Using the records below, copy out exactly the line that contains "bpy.data.objects.remove(obj)" and every line that follows it, up to and including the last, and no others.

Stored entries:
-- Begin --

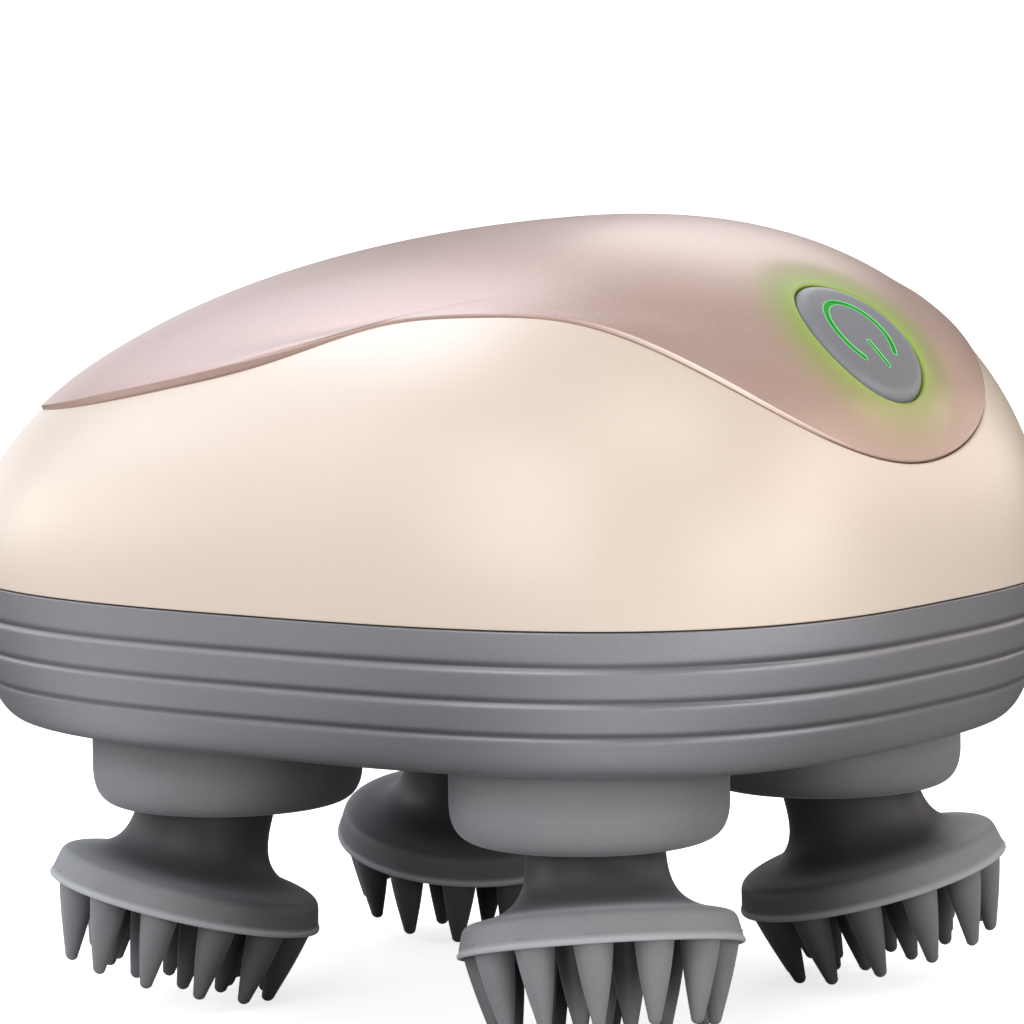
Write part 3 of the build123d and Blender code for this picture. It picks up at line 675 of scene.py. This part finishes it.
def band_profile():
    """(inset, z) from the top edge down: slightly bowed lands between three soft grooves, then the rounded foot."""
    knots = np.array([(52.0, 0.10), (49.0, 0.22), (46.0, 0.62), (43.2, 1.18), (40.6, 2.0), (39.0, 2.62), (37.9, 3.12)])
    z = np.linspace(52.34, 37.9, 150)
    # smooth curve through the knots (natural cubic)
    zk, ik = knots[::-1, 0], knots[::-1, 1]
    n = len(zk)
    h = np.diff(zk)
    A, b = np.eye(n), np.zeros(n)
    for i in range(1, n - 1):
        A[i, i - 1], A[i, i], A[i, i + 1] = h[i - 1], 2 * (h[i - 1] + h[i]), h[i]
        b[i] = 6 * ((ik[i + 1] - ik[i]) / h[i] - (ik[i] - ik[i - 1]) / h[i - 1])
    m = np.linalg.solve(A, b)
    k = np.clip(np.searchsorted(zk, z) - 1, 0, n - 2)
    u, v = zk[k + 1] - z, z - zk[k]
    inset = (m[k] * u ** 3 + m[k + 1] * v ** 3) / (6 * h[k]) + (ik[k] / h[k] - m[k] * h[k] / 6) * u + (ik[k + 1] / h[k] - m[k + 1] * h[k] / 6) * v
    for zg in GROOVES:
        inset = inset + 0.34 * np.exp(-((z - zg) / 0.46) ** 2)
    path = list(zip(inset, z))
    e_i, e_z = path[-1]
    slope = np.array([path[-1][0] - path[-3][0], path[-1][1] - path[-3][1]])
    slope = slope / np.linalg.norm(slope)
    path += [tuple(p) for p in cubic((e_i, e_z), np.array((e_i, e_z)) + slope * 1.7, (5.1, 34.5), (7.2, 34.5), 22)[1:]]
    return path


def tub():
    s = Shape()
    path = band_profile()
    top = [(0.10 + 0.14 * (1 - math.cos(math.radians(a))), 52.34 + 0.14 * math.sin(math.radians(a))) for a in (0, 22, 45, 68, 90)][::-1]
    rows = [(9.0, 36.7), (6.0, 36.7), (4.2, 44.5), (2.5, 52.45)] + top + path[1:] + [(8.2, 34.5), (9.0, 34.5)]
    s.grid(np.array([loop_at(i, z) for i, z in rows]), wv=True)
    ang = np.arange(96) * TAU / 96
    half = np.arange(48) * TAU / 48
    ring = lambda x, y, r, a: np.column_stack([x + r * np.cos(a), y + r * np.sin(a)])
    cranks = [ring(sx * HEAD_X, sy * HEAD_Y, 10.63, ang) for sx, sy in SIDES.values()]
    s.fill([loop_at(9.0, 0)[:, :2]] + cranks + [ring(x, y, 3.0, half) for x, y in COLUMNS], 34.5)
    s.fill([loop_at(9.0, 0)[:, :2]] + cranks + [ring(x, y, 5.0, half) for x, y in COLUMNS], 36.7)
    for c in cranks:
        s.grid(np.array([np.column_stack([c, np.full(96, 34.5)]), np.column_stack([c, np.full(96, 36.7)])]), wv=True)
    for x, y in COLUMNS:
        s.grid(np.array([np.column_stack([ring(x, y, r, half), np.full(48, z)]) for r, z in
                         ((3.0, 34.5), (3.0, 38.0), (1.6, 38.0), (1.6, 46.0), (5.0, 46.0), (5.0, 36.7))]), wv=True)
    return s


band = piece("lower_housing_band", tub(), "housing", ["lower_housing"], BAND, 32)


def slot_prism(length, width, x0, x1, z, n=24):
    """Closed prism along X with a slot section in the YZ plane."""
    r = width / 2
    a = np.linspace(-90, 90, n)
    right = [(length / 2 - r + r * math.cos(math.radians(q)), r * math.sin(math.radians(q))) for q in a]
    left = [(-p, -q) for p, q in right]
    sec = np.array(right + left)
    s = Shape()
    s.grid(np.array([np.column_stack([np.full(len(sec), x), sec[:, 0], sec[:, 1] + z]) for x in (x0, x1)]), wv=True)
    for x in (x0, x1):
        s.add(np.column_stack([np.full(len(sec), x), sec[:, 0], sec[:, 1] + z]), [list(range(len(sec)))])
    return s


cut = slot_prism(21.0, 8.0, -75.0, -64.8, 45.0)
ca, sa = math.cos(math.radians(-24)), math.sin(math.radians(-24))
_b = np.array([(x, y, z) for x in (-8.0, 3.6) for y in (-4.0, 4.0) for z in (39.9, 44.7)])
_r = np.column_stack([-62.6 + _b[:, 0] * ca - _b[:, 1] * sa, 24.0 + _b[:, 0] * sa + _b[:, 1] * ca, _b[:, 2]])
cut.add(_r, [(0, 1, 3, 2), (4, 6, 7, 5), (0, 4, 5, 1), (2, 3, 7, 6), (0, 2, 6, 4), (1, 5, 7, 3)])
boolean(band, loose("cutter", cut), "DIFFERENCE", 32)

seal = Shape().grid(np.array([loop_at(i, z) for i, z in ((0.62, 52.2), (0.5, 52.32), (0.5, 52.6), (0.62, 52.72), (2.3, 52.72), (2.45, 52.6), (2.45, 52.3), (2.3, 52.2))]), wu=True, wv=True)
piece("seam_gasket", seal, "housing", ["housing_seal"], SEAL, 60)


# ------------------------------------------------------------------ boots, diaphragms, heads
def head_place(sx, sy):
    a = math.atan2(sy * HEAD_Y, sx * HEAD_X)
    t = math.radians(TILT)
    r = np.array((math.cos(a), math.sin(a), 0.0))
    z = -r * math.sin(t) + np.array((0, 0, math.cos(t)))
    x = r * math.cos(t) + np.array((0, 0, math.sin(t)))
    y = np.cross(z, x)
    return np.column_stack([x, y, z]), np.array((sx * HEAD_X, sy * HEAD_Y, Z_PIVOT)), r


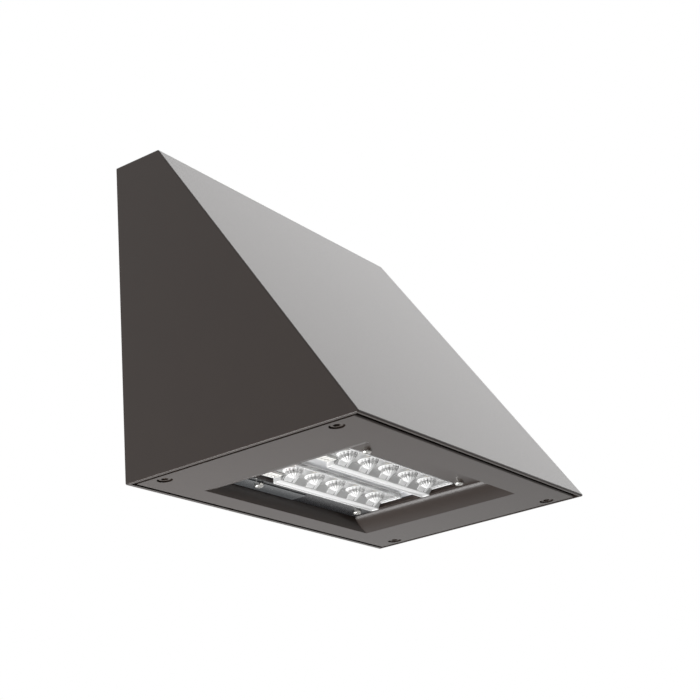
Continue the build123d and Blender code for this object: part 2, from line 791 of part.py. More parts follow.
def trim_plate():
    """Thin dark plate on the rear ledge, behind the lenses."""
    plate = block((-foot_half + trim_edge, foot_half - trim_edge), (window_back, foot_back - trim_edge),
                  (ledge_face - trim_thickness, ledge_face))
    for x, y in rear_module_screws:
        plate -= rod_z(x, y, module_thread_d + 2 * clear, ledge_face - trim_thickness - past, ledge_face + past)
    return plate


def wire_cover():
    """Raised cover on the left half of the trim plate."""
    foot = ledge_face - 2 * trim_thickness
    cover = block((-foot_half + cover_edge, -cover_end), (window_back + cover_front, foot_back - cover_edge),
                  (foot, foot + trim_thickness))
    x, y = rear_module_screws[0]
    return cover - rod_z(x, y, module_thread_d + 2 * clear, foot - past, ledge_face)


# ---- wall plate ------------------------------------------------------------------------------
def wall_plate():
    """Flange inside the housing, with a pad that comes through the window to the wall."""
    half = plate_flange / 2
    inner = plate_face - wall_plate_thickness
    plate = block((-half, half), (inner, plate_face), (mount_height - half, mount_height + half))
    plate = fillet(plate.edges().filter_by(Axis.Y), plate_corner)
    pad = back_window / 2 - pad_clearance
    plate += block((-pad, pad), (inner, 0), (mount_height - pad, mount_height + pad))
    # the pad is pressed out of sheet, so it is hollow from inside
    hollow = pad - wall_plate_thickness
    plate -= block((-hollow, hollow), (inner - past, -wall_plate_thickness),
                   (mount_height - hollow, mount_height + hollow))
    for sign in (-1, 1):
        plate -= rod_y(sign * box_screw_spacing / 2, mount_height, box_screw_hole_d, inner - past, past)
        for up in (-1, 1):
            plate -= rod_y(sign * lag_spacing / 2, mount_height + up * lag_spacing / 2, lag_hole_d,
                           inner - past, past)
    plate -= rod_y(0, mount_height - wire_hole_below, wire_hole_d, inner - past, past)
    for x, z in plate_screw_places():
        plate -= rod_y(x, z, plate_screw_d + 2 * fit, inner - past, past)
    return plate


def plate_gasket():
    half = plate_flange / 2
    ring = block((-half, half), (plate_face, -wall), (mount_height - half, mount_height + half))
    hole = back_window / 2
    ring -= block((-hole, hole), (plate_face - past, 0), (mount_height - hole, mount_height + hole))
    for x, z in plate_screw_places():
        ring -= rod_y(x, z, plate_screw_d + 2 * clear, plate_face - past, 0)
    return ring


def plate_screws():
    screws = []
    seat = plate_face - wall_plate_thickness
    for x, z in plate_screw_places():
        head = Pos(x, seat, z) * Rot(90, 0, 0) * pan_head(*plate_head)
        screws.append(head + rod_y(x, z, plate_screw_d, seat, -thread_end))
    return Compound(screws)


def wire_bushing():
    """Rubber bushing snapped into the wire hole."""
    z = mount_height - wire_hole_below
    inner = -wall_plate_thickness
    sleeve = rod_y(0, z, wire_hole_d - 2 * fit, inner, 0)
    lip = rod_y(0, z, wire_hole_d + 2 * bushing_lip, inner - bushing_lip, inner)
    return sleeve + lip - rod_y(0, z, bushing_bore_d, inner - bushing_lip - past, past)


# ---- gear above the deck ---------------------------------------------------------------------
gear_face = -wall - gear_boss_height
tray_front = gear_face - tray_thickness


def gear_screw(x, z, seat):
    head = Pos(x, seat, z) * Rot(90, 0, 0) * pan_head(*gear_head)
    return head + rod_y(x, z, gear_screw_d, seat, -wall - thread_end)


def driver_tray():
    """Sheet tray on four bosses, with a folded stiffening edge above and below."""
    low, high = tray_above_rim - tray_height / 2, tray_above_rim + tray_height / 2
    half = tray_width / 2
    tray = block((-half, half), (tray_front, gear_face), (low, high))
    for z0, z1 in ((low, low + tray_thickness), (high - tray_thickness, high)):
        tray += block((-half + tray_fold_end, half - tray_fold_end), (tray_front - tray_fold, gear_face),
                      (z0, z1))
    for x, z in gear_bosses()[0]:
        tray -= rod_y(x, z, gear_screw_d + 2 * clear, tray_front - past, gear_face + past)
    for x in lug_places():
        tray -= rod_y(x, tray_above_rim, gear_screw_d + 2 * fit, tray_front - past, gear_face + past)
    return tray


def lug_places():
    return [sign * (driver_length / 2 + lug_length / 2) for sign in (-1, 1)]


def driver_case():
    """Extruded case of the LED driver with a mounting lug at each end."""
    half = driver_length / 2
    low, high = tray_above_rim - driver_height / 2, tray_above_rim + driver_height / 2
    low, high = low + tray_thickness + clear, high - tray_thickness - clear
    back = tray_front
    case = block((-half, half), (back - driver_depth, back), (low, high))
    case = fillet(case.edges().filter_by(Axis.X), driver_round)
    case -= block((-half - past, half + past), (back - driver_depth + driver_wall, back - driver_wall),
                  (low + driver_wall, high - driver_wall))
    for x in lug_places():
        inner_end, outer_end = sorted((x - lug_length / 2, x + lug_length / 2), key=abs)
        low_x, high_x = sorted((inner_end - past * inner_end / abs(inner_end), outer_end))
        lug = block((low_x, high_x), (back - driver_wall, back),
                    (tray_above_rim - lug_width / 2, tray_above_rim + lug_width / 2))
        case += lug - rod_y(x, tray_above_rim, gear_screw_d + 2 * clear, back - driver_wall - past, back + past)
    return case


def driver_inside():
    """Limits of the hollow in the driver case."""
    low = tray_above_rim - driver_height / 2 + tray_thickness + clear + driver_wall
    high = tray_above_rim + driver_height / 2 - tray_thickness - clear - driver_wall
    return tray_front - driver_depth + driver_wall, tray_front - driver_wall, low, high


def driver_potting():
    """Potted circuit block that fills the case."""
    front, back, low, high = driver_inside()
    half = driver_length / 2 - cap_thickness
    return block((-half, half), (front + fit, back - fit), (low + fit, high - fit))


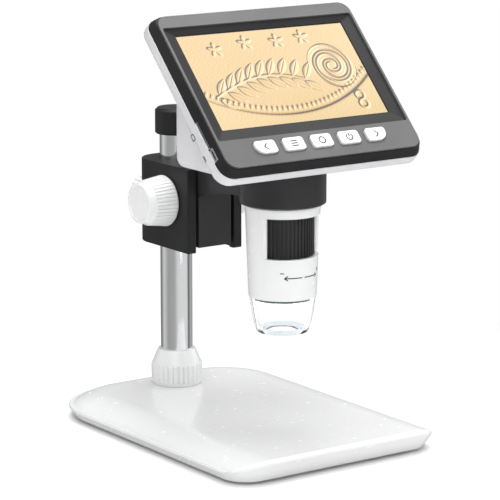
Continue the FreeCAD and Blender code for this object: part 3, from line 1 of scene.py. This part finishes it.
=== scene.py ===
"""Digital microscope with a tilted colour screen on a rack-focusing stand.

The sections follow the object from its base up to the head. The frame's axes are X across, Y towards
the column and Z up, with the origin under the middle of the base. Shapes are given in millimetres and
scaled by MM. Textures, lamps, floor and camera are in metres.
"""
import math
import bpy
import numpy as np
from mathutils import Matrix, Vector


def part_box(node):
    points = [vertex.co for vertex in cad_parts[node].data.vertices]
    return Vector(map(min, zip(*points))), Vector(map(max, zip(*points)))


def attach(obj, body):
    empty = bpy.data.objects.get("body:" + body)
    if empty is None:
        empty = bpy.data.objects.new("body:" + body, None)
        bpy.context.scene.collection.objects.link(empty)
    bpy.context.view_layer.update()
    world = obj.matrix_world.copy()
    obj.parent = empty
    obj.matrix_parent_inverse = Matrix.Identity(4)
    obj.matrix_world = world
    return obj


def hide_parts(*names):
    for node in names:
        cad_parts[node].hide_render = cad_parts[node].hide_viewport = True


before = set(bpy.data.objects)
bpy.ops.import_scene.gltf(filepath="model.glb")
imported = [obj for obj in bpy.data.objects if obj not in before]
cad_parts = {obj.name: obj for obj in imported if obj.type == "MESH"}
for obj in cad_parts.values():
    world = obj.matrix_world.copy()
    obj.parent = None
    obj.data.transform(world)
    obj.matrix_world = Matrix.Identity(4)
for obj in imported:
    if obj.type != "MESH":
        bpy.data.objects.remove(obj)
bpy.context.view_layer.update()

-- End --

_REPLY_:
        bpy.data.objects.remove(obj)
bpy.context.view_layer.update()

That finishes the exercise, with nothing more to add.